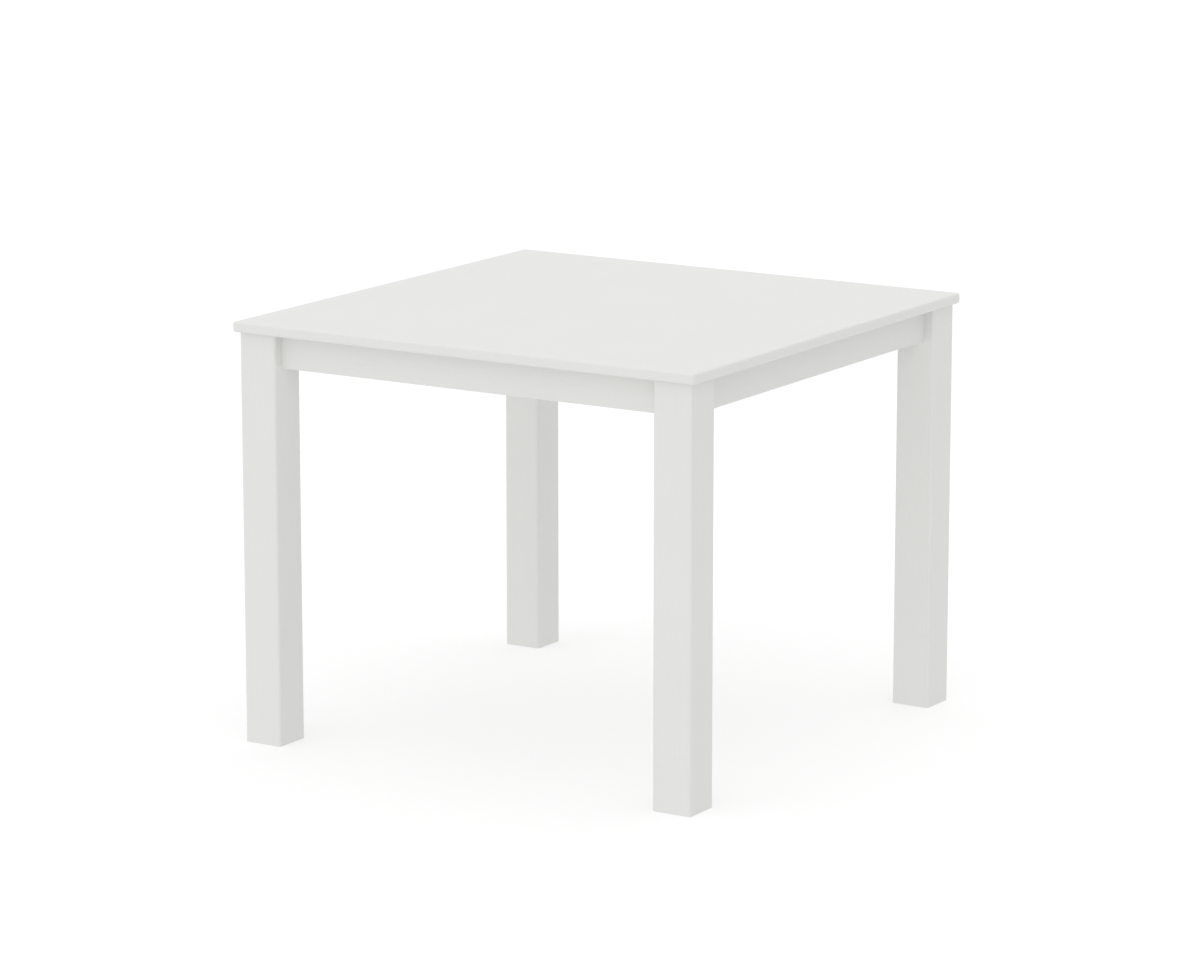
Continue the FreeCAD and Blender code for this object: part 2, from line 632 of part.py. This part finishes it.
def draw_washer():
    """A washer along +Z from z = 0."""
    disc = cylinder("WasherDisc", "Sizes.washer_width", "Sizes.washer_thickness")
    hole = cylinder(
        "WasherHole", "Sizes.bolt_diameter + 2 * Sizes.bolt_hole_play", "Sizes.washer_thickness")
    return cut("Washer", disc, hole)


def draw_nut():
    """A hexagon nut along +Z from z = 0, with the corners of its upper face bevelled."""
    prism = doc.addObject("Part::Prism", "NutPrism")
    prism.Polygon = 6
    bind(prism, Circumradius="Sizes.nut_across_flats / 2 / cos(30)", Height="Sizes.nut_height")
    bevel = cone(
        "NutBevel", "Sizes.nut_across_flats / cos(30) + 4 * Sizes.nut_height",
        "Sizes.nut_across_flats", "Sizes.nut_height")
    bevelled = doc.addObject("Part::Common", "NutBevelled")
    bevelled.Base = prism
    bevelled.Tool = bevel
    hole = cylinder(
        "NutHole", "Sizes.bolt_diameter + 2 * Sizes.thread_play", "Sizes.nut_height")
    return cut("Nut", bevelled, hole)


def fasteners(label, drawn, spots, base, turn):
    """One node that holds a copy of a fastener at each spot of (x, y, z, direction)."""
    copies = []
    for x, y, z, direction in spots:
        copy = doc.addObject("App::Link", drawn.Name + "Copy")
        copy.LinkedObject = drawn
        aim(copy, x, y, z, direction)
        copies.append(copy)
    group = node(doc.addObject("Part::Compound", label), label)
    group.Links = copies
    stand(group, *base, turn)


def make_corner_fasteners(corner, turn, bolt, washer, nut, brace_screw):
    """The bolts, washers and nuts on the diagonal, and the screws through the flanges."""
    base = (f"-{LEG_FACE}", f"-{LEG_FACE}", "0")

    def on_diagonal(out):
        along = diagonal(out)
        return [(along, along, height, OUT_OF_CORNER) for _, height in bolt_heights()]

    on_brace = "Sizes.brace_gap + Sizes.brace_plate"
    on_washer = f"{on_brace} + Sizes.washer_thickness"
    fasteners("hanger_bolts_" + corner, bolt, on_diagonal("-Sizes.bolt_grip"), base, turn)
    fasteners("brace_washers_" + corner, washer, on_diagonal(on_brace), base, turn)
    fasteners("brace_nuts_" + corner, nut, on_diagonal(on_washer), base, turn)

    face = f"({SEAT} + Sizes.brace_plate)"
    spots = []
    for _, height in brace_screw_heights():
        spots.append((FLANGE_SCREW, face, height, FORWARD))
        spots.append((face, FLANGE_SCREW, height, LEFT))
    fasteners("brace_screws_" + corner, brace_screw, spots, base, turn)


def make_bracket_fasteners(side, turn, screw):
    """One screw into the apron and one up into the top for each of a side's two brackets."""
    face = f"(-{APRON_BACK} + Sizes.bracket_plate)"
    reach = f"(-{APRON_BACK} + {BRACKET_HOLE})"
    spots = []
    for x in (f"-{BRACKET_X}", BRACKET_X):
        spots.append((x, face, f"-{BRACKET_HOLE}", FORWARD))
        spots.append((x, reach, "-Sizes.bracket_plate", UP))
    fasteners("top_bracket_screws_" + side, screw, spots, ("0", "0", UNDER_TOP), turn)


def make_rail_fasteners(hand, turn, bracket_screw, rail_screw):
    """The screws of a rail's two end brackets, and its screws up into the top."""
    base = ("0", "0", UNDER_TOP)
    rail_face = f"(-{RAIL_X} + Sizes.rail_width / 2)"
    head_on_rail = f"({rail_face} + Sizes.bracket_plate)"
    hole_on_apron = f"({rail_face} + {BRACKET_HOLE})"
    height = "-Sizes.rail_height / 2"
    along = f"({APRON_BACK} - {BRACKET_HOLE})"
    head_on_apron = f"({APRON_BACK} - Sizes.bracket_plate)"
    spots = [
        (head_on_rail, f"-{along}", height, LEFT),
        (head_on_rail, along, height, LEFT),
        (hole_on_apron, f"-{head_on_apron}", height, FORWARD),
        (hole_on_apron, head_on_apron, height, BACKWARD),
    ]
    fasteners("rail_bracket_screws_" + hand, bracket_screw, spots, base, turn)

    sunk = "-Sizes.rail_height + Sizes.counterbore_depth"
    spots = [(x, y, sunk, UP) for x, y in rail_screw_spots()]
    fasteners("rail_top_screws_" + hand, rail_screw, spots, base, turn)


# ---- assembly --------------------------------------------------------------------------------

def build():
    bolt = draw_bolt()
    washer = draw_washer()
    nut = draw_nut()
    brace_screw = draw_screw("BraceScrew", BRACE_SCREW)
    bracket_screw = draw_screw("BracketScrew", BRACKET_SCREW)
    rail_screw = draw_screw("RailScrew", RAIL_SCREW)

    make_tabletop()
    for turn, corner in enumerate(CORNERS):
        make_leg(corner, turn)
        make_brace(corner, turn)
        make_corner_fasteners(corner, turn, bolt, washer, nut, brace_screw)
    for turn, (side, near_end, far_end) in enumerate(SIDES):
        make_apron(side, turn)
        make_top_bracket(f"top_bracket_{side}_side_{near_end}", "-", turn)
        make_top_bracket(f"top_bracket_{side}_side_{far_end}", "", turn)
        make_bracket_fasteners(side, turn, bracket_screw)
    for hand, turn in (("left", 0), ("right", 2)):
        ends = ("front", "back") if hand == "left" else ("back", "front")
        make_rail(hand, turn)
        make_rail_bracket(f"rail_bracket_{hand}_{ends[0]}", "near", turn)
        make_rail_bracket(f"rail_bracket_{hand}_{ends[1]}", "far", turn)
        make_rail_fasteners(hand, turn, bracket_screw, rail_screw)
    doc.recompute()


def check():
    """Stop if any object failed, any piece is not sound, or any cut took nothing away."""
    for item in doc.Objects:
        if "Invalid" in item.State or "Error" in item.State:
            raise RuntimeError(f"{item.Label} failed: {item.State}")
    for item in nodes:
        if item.Shape.isNull() or not item.Shape.isValid() or not item.Shape.Solids:
            raise RuntimeError(f"{item.Label} has no sound shape")
    cuts = ("PartDesign::Pocket", "PartDesign::SubtractiveCylinder")
    for item in doc.Objects:
        if item.TypeId in cuts and item.Shape.Volume > item.BaseFeature.Shape.Volume - 1:
            raise RuntimeError(f"{item.Label} cuts nothing")


def write():
    os.makedirs("parts", exist_ok=True)
    for item in nodes:
        item.Shape.exportStep(f"parts/{item.Label}.step")


build()
check()
write()
print(f"{len(nodes)} nodes, {sum(len(item.Shape.Solids) for item in nodes)} solids")
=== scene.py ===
import math

import bpy
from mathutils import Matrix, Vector


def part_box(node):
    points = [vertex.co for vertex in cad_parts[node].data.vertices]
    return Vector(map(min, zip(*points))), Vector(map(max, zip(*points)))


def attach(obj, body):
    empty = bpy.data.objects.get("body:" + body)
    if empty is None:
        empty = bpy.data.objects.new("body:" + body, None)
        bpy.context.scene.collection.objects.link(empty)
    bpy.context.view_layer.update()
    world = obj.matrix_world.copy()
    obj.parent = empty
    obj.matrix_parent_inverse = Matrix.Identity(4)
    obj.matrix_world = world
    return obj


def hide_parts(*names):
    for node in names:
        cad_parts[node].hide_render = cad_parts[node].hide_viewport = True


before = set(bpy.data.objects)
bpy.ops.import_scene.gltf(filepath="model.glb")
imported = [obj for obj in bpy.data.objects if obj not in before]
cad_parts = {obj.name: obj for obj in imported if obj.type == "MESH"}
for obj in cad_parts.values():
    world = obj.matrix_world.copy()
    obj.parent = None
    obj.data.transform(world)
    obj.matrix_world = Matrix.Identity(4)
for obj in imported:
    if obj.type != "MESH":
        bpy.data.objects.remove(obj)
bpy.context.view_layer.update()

MM = 0.001

# ---- camera --------------------------------------------------------------------------------
AZIMUTH = math.radians(32.0048)
ELEVATION = math.radians(11.9922)
CAMERA_AT = (4.2175, -6.7569, 2.1242)
LENS = 140.245                 # millimetres
SENSOR = 36                    # millimetres across
VIEW_DEPTH = 100               # metres

# ---- light ---------------------------------------------------------------------------------
SKY_EVEN = 0.224               # from every side
SKY_ABOVE = 0.938              # straight above, down to nothing at the horizon
SKY_FRONT = 0.522              # straight in front, down to nothing at the sides
SOFTBOXES = (                  # wide soft lights: where each is, its strength
    ((0, 0.447, 0.894), 0.392),
    ((0.447, 0, 0.894), 0.092),
)
SOFTBOX_FALL = 8               # how fast each fades from its middle, a power of the cosine
FLOOR_SIZE = 80                # metres
FLOOR_SEEN = (0.490, 0.530)    # what the camera sees: the glow no shadow takes, the colour
FLOOR_LIT = (0.763, 0.219)     # what the table gets back from the floor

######

Lines from the start of the material above through the line containing "on_diagonal(on_washer), base, turn)" are to be duplicated exactly, and only those.

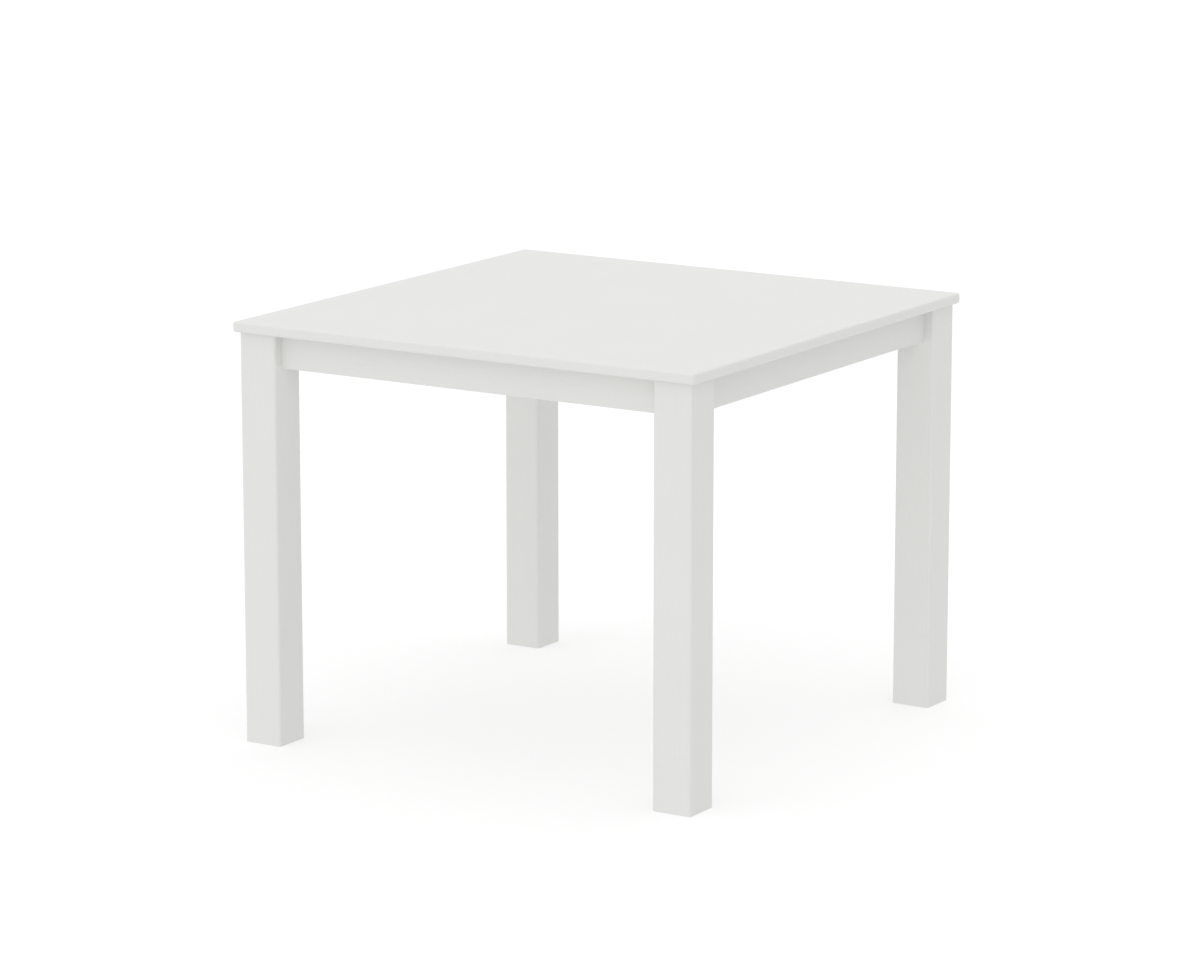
Continue the FreeCAD and Blender code for this object: part 2, from line 632 of part.py. This part finishes it.
def draw_washer():
    """A washer along +Z from z = 0."""
    disc = cylinder("WasherDisc", "Sizes.washer_width", "Sizes.washer_thickness")
    hole = cylinder(
        "WasherHole", "Sizes.bolt_diameter + 2 * Sizes.bolt_hole_play", "Sizes.washer_thickness")
    return cut("Washer", disc, hole)


def draw_nut():
    """A hexagon nut along +Z from z = 0, with the corners of its upper face bevelled."""
    prism = doc.addObject("Part::Prism", "NutPrism")
    prism.Polygon = 6
    bind(prism, Circumradius="Sizes.nut_across_flats / 2 / cos(30)", Height="Sizes.nut_height")
    bevel = cone(
        "NutBevel", "Sizes.nut_across_flats / cos(30) + 4 * Sizes.nut_height",
        "Sizes.nut_across_flats", "Sizes.nut_height")
    bevelled = doc.addObject("Part::Common", "NutBevelled")
    bevelled.Base = prism
    bevelled.Tool = bevel
    hole = cylinder(
        "NutHole", "Sizes.bolt_diameter + 2 * Sizes.thread_play", "Sizes.nut_height")
    return cut("Nut", bevelled, hole)


def fasteners(label, drawn, spots, base, turn):
    """One node that holds a copy of a fastener at each spot of (x, y, z, direction)."""
    copies = []
    for x, y, z, direction in spots:
        copy = doc.addObject("App::Link", drawn.Name + "Copy")
        copy.LinkedObject = drawn
        aim(copy, x, y, z, direction)
        copies.append(copy)
    group = node(doc.addObject("Part::Compound", label), label)
    group.Links = copies
    stand(group, *base, turn)


def make_corner_fasteners(corner, turn, bolt, washer, nut, brace_screw):
    """The bolts, washers and nuts on the diagonal, and the screws through the flanges."""
    base = (f"-{LEG_FACE}", f"-{LEG_FACE}", "0")

    def on_diagonal(out):
        along = diagonal(out)
        return [(along, along, height, OUT_OF_CORNER) for _, height in bolt_heights()]

    on_brace = "Sizes.brace_gap + Sizes.brace_plate"
    on_washer = f"{on_brace} + Sizes.washer_thickness"
    fasteners("hanger_bolts_" + corner, bolt, on_diagonal("-Sizes.bolt_grip"), base, turn)
    fasteners("brace_washers_" + corner, washer, on_diagonal(on_brace), base, turn)
    fasteners("brace_nuts_" + corner, nut, on_diagonal(on_washer), base, turn)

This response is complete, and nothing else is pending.